> WHAT YOU SHOULD DO: Your task is to quote exactly the run of lines that starts at the line containing "# The channel" and ends at the line containing "bpy.context.view_layer.update()", including both.

> SOURCE MATERIAL:
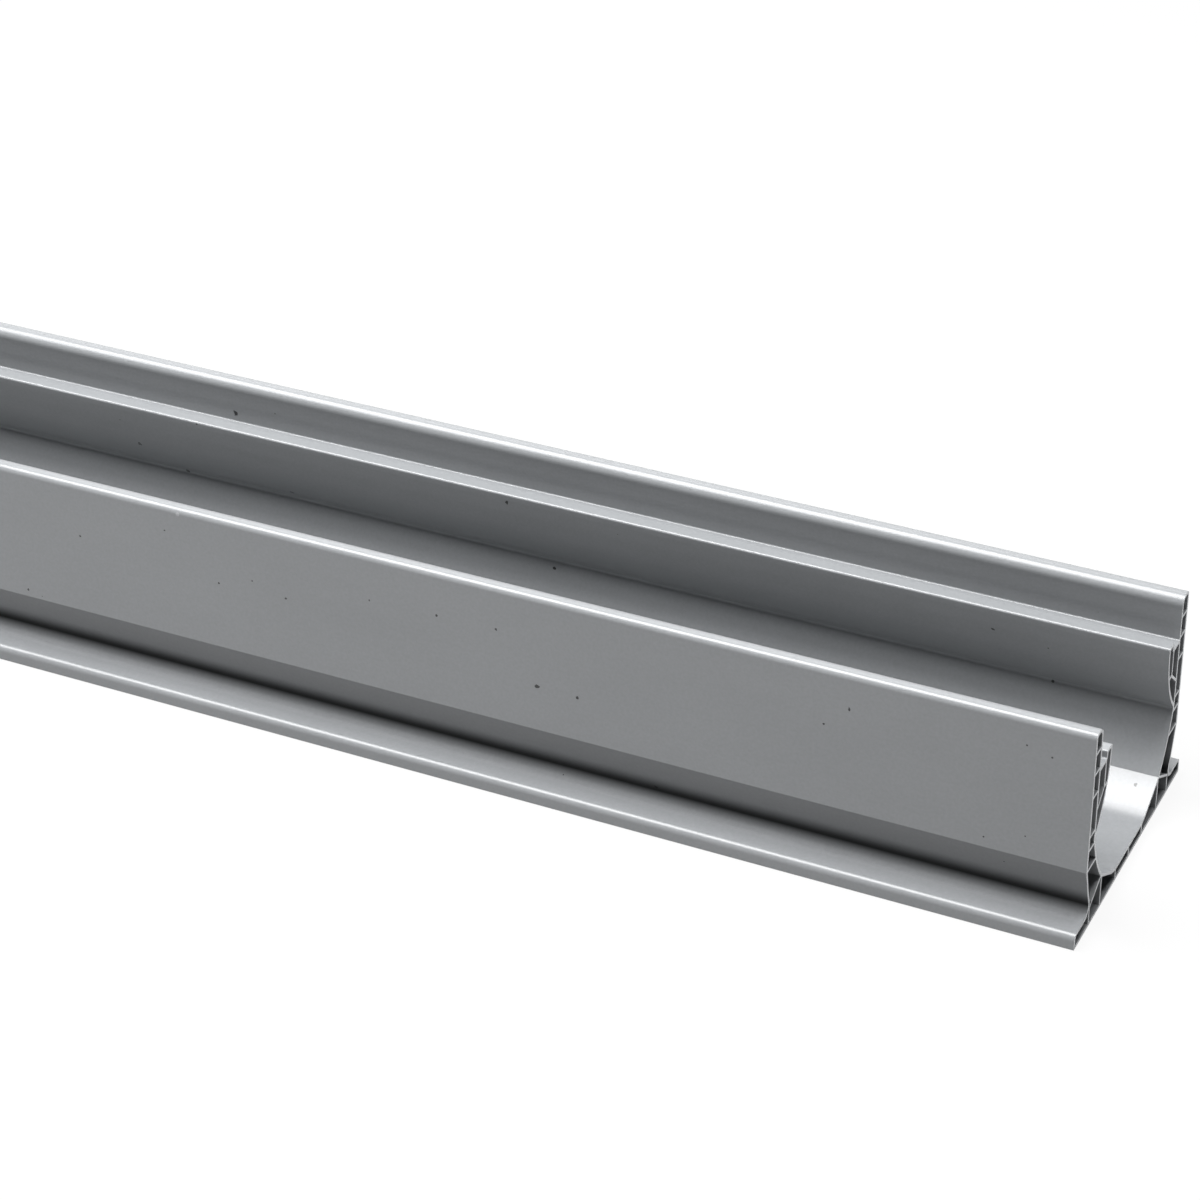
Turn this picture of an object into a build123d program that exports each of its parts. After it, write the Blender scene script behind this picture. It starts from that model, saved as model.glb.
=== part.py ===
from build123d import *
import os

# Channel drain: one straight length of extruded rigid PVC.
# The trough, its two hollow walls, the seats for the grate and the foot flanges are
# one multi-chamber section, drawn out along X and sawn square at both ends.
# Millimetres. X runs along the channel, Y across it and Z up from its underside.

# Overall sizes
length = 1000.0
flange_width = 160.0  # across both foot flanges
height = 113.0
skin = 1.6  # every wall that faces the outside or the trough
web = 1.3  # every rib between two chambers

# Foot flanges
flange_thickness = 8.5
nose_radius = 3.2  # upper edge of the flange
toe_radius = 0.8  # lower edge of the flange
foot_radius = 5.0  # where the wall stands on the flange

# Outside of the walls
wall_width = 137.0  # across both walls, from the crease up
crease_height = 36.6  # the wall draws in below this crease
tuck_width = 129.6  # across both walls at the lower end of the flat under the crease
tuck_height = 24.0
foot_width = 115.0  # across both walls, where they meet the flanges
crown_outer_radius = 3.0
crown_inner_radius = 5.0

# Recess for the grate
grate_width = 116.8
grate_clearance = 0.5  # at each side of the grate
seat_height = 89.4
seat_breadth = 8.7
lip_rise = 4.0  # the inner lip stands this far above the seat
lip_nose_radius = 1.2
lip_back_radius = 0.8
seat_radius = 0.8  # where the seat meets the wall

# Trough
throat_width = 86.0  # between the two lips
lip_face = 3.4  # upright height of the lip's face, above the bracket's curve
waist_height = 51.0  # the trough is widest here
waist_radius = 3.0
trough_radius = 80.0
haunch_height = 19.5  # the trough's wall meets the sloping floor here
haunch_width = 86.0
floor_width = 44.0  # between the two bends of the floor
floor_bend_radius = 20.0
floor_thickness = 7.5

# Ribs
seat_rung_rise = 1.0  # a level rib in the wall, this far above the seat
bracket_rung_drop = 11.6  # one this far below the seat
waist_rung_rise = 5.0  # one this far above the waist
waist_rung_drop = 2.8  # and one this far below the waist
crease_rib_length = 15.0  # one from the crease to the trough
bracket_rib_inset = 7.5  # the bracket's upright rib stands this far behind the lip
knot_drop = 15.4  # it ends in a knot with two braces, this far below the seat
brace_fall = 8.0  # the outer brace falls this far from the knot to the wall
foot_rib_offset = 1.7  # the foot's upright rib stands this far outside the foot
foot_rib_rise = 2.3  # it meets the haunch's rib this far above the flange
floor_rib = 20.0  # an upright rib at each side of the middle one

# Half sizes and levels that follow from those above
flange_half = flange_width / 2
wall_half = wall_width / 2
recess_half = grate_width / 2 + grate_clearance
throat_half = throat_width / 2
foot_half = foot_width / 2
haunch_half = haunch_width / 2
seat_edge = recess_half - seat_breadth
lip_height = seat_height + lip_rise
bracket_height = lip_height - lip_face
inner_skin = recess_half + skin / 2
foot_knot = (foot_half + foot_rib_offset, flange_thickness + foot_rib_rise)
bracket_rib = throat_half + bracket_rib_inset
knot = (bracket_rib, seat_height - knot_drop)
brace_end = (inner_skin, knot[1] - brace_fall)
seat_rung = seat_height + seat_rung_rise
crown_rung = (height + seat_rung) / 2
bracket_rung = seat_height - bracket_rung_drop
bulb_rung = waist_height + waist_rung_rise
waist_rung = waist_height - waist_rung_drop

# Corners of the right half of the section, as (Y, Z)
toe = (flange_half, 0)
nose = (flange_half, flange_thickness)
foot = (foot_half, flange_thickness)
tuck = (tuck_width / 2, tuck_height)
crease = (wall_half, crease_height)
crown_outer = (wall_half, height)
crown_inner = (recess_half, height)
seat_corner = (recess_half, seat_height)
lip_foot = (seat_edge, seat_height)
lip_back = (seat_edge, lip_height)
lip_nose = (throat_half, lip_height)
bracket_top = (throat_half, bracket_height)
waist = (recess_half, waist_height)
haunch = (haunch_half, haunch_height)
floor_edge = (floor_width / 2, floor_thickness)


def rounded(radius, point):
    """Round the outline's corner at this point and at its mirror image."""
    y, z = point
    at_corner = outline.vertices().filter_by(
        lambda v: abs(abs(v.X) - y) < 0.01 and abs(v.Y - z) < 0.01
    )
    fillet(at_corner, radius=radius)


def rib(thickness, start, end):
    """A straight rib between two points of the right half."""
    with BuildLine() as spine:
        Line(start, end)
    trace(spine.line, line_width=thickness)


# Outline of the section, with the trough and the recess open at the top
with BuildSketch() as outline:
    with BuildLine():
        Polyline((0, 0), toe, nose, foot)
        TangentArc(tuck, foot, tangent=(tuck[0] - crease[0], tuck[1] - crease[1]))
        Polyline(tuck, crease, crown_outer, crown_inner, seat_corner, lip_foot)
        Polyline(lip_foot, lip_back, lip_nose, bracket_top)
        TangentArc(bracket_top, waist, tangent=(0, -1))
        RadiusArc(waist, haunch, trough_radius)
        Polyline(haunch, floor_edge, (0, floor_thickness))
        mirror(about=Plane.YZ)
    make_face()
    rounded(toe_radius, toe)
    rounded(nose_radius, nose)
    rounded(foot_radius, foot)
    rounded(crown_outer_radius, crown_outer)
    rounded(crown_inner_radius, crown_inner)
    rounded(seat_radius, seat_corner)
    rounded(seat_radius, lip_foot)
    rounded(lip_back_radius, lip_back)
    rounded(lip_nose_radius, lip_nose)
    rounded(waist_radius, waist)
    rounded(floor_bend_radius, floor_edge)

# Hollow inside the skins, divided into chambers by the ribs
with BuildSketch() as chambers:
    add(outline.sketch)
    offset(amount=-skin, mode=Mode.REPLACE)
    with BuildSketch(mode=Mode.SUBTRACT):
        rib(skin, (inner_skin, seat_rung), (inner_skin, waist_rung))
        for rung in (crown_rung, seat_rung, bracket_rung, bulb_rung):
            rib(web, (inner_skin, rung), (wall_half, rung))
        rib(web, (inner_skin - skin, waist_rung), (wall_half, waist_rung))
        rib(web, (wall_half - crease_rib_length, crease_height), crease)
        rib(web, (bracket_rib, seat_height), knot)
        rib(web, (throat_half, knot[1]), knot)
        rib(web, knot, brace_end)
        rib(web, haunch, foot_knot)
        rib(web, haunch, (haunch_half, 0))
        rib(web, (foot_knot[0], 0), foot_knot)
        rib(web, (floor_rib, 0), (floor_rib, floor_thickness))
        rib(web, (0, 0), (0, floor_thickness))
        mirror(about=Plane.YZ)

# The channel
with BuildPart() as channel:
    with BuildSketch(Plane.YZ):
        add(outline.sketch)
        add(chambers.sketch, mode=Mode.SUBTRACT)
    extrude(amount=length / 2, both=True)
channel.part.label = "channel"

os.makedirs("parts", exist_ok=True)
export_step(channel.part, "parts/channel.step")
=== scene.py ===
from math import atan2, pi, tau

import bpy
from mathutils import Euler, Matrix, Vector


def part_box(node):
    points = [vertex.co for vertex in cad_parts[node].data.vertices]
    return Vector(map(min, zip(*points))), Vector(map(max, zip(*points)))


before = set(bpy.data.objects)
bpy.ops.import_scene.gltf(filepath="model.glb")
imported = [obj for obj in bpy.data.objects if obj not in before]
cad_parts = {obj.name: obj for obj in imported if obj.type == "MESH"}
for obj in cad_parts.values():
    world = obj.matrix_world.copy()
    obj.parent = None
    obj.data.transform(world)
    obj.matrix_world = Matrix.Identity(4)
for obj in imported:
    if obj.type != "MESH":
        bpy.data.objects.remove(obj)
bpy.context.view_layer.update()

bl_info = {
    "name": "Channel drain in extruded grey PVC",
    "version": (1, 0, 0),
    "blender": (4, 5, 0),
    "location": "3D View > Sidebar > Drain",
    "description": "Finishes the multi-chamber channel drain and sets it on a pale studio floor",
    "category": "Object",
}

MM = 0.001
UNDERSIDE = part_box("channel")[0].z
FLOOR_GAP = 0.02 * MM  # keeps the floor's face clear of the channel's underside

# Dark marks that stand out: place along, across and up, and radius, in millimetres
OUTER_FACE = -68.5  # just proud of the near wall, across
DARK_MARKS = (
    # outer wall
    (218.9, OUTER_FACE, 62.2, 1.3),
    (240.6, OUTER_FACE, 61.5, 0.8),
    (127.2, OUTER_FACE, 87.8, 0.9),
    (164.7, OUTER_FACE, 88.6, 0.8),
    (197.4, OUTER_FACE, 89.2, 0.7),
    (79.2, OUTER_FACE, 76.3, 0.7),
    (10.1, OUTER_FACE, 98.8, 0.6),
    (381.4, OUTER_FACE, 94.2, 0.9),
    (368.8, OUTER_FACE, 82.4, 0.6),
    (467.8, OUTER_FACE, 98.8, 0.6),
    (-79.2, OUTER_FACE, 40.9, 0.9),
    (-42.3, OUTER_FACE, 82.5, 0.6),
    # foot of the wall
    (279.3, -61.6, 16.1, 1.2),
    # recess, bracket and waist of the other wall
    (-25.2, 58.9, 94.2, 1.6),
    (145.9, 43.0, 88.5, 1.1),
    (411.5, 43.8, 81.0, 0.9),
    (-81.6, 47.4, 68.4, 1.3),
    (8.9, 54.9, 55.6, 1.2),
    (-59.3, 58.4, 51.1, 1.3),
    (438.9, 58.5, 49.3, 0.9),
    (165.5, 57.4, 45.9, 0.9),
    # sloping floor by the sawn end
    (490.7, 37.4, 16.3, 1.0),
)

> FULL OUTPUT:
# The channel
with BuildPart() as channel:
    with BuildSketch(Plane.YZ):
        add(outline.sketch)
        add(chambers.sketch, mode=Mode.SUBTRACT)
    extrude(amount=length / 2, both=True)
channel.part.label = "channel"

os.makedirs("parts", exist_ok=True)
export_step(channel.part, "parts/channel.step")
=== scene.py ===
from math import atan2, pi, tau

import bpy
from mathutils import Euler, Matrix, Vector


def part_box(node):
    points = [vertex.co for vertex in cad_parts[node].data.vertices]
    return Vector(map(min, zip(*points))), Vector(map(max, zip(*points)))


before = set(bpy.data.objects)
bpy.ops.import_scene.gltf(filepath="model.glb")
imported = [obj for obj in bpy.data.objects if obj not in before]
cad_parts = {obj.name: obj for obj in imported if obj.type == "MESH"}
for obj in cad_parts.values():
    world = obj.matrix_world.copy()
    obj.parent = None
    obj.data.transform(world)
    obj.matrix_world = Matrix.Identity(4)
for obj in imported:
    if obj.type != "MESH":
        bpy.data.objects.remove(obj)
bpy.context.view_layer.update()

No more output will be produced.